Saturday, January 14, 2012
Roast Sesame Chicken with Tangerine Ginger Glaze
OK I know another chicken recipe from me. I promise you that we will get away from this protein (not entirely, but we will look into the use of others) at some point. I made this because the hubby did the shopping this week and he had already defrosted the chicken thighs so I did not want them to go to waste. Great thing about cooking is that there are as many ways to make things as there are ingredients available in the world so you can have the same protein made a million different ways. Today I bring you a very simple but tasty recipe:
Roast Sesame Chicken with Tangerine Ginger Glaze
Makes 8-10 portions
1 Pack chicken thighs (with 8-10 pieces in it - totally recommend Whole Foods Family Packs)
3 TBSP Extra Virgin Olive Oil
1 tsp Sesame Oil
1 tsp Soy Sauce
Salt and Pepper to taste
1-2 TBSP Sesame Seeds
Ginger Root (1 inch piece thinly sliced length wise)
1 Large Tangarine (Pealed, sliced in half and segments separated)
2 TBSP Honey
1 Cup Water
Preheat oven to 420 degrees Fahrenheit. In a large, deep baking dish put in your olive oil, sesame oil, soy sauce, salt and pepper and sesame seeds and mix with a whisk until all the ingredients are evenly distributed.
Take your chicken thighs one by one and coat them with the mixture in the baking dish. Add in your thinly sliced ginger, 1TBSP of the honey and tangerine pieces and spread them out as evenly as possible in the baking dish.
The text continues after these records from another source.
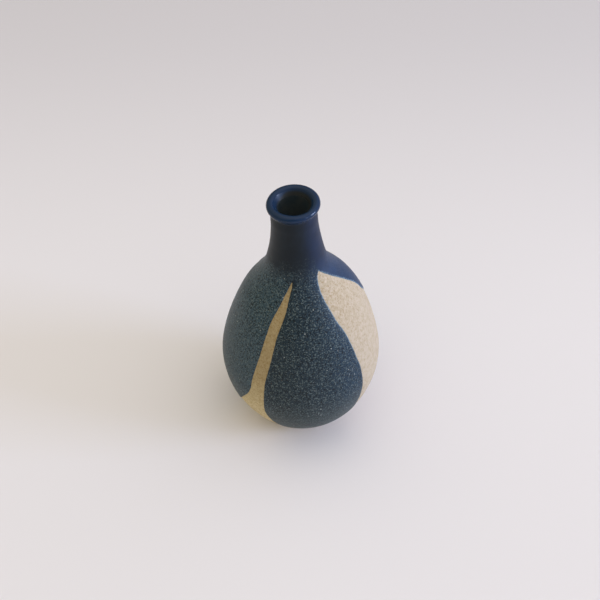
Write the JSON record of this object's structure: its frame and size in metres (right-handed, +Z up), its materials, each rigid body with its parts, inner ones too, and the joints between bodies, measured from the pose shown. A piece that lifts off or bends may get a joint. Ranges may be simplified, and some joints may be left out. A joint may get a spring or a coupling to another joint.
{
  "type": "bud vase",
  "caption": "Thrown stoneware bud vase with a pear-shaped belly, a narrow leaning neck, a rolled lip and overlapping glaze dips that leave windows of bare clay.",
  "frame": {"origin": "centre of the foot, on the surface the vase stands on", "axes": "+Z up, -Y towards the front glaze lobe, the neck leans towards -X"},
  "size_m": [0.0809, 0.0812, 0.1407],
  "materials": {
    "bare_clay": "unglazed stoneware, matte",
    "liner_glaze": "satin liner glaze",
    "cobalt_glaze": "satin, smooth",
    "speckled_slate_glaze": "satin matte, finely speckled",
    "speckled_grey_glaze": "satin matte, finely speckled",
    "back_glaze": "satin matte, lightly speckled"
  },
  "bodies": {
    "root": {"stoneware_body": "bare_clay", "liner_glaze": "liner_glaze", "neck_glaze": "cobalt_glaze", "front_glaze_lobe": "speckled_slate_glaze", "left_glaze_lobe": "speckled_grey_glaze", "back_glaze_lobe": "back_glaze"}
  },
  "joints": []
}
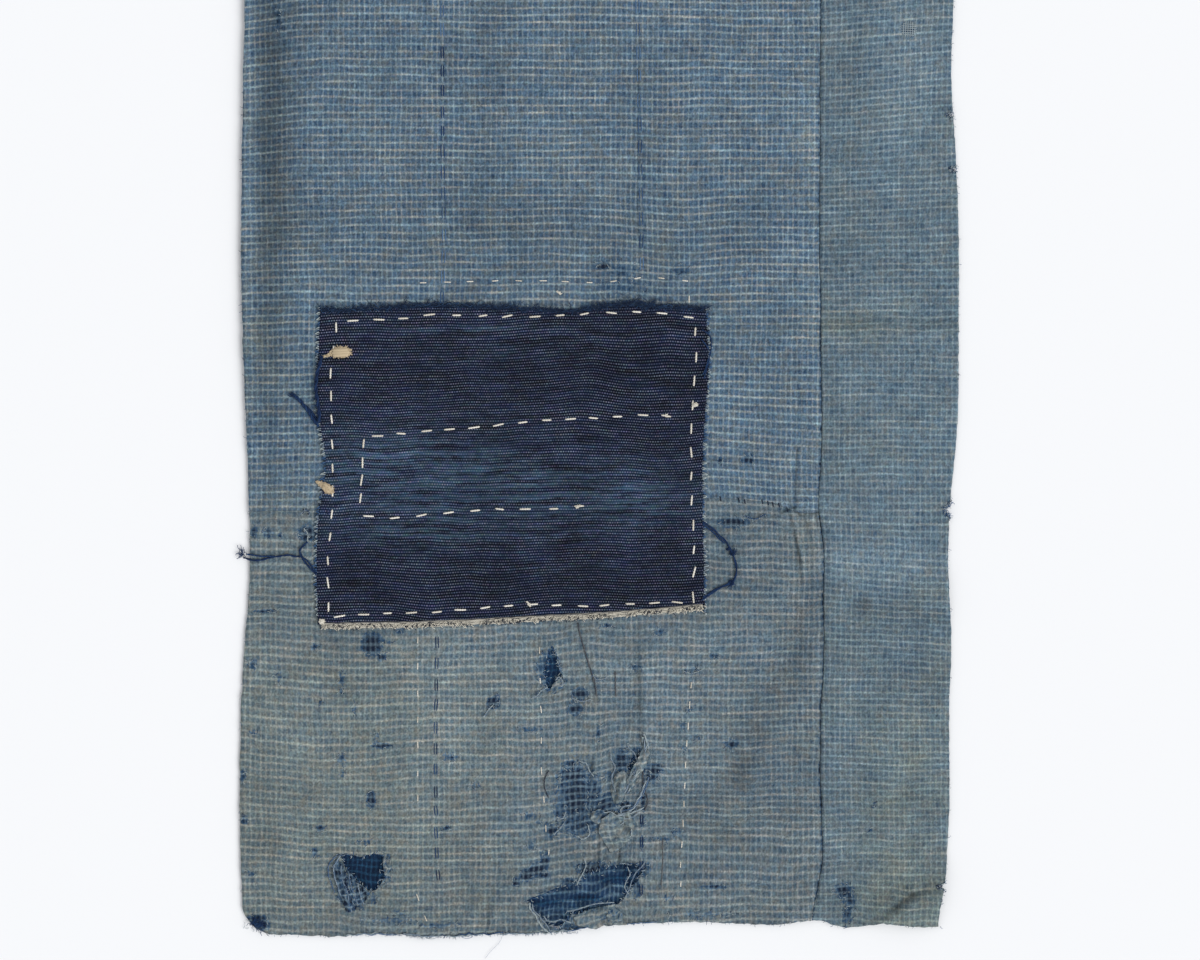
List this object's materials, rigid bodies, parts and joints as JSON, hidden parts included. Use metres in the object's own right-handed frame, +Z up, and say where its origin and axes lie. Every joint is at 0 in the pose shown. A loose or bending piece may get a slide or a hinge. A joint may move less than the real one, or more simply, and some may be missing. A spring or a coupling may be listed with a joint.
{
  "type": "boro patched cloth",
  "caption": "Worn indigo check cloth pieced from three panels over a dark lining, with a dark navy patch on its front, lying nearly flat with low folds and torn holes.",
  "frame": {"origin": "on the surface that the cloth lies on, under the top of the dark patch", "axes": "+X across the cloth towards the narrow strip, +Y along it away from the rounded corner, +Z up out of its face"},
  "size_m": [0.4309, 0.7194, 0.0066],
  "materials": {
    "lining_cloth": "matte dark indigo cotton in a small check",
    "upper_cloth": "matte faded blue cotton in a small pale check",
    "lower_cloth": "matte faded grey-blue cotton in a small beige check",
    "strip_cloth": "matte faded blue-grey cotton in a small pale check",
    "patch_cloth": "matte near-black navy cotton with rows of pale flecks"
  },
  "bodies": {
    "root": {"lining": "lining_cloth", "upper_panel": "upper_cloth", "lower_panel": "lower_cloth", "side_strip": "strip_cloth", "indigo_patch": "patch_cloth"}
  },
  "joints": []
}
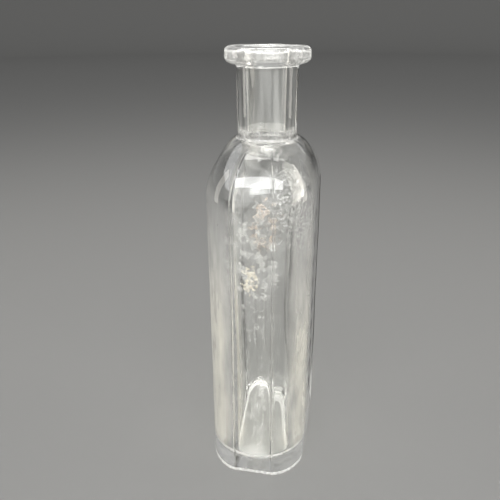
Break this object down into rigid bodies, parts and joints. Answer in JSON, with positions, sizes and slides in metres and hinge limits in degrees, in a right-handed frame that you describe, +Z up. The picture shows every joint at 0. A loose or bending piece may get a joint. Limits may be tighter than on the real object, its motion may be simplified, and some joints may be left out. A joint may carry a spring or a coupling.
{
  "type": "medicine bottle",
  "caption": "Small oblong clear-glass medicine bottle with flat panels, rounded shoulders, a round neck and a laid-on lip, open, with dried residue inside one end.",
  "frame": {"origin": "centre of the base, on the surface the bottle stands on", "axes": "+Z up the neck, +X along the bottle's width, +Y along its depth, through the broad faces"},
  "size_m": [0.054, 0.0348, 0.15],
  "materials": {
    "clear_glass": "clear blown glass, faintly grey-green, fire-polished",
    "lip_glass": "clear hand-tooled glass, slightly uneven",
    "cream_crust": "dull flaking dried residue",
    "brown_stain": "dull thin dried residue",
    "white_haze": "dull speckled dried residue"
  },
  "bodies": {
    "root": {"glass_vessel": "clear_glass", "laid_on_lip": "lip_glass", "residue_cream_crust": "cream_crust", "residue_brown_ring": "brown_stain", "residue_shoulder_haze": "white_haze"}
  },
  "joints": []
}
Once all the pieces are coated arrange them in the baking dish with the skin side up (if you are using skinless chicken put the meatier side up).
Add the water using a measuring cup and making sure to add it in from the edge of the dish so that you do not remove the coating from the chicken pieces. Cover the dish with either a tight fitting lid or aluminum foil. Place in the oven and bake for about 45 minutes or until you can tell that the pieces are cooked through.
Remove from oven, uncover and sprinkle the last TBSP of honey on the chicken. Set your oven to broil and place the baking dish halfway away from the broiler surface and allow chicken skin to crisp up for about 5 minutes or until you see the skin is gold and crispy.
Serve over rice or spinach with a generous amount of the juices from the baking dish for a little extra love and taste.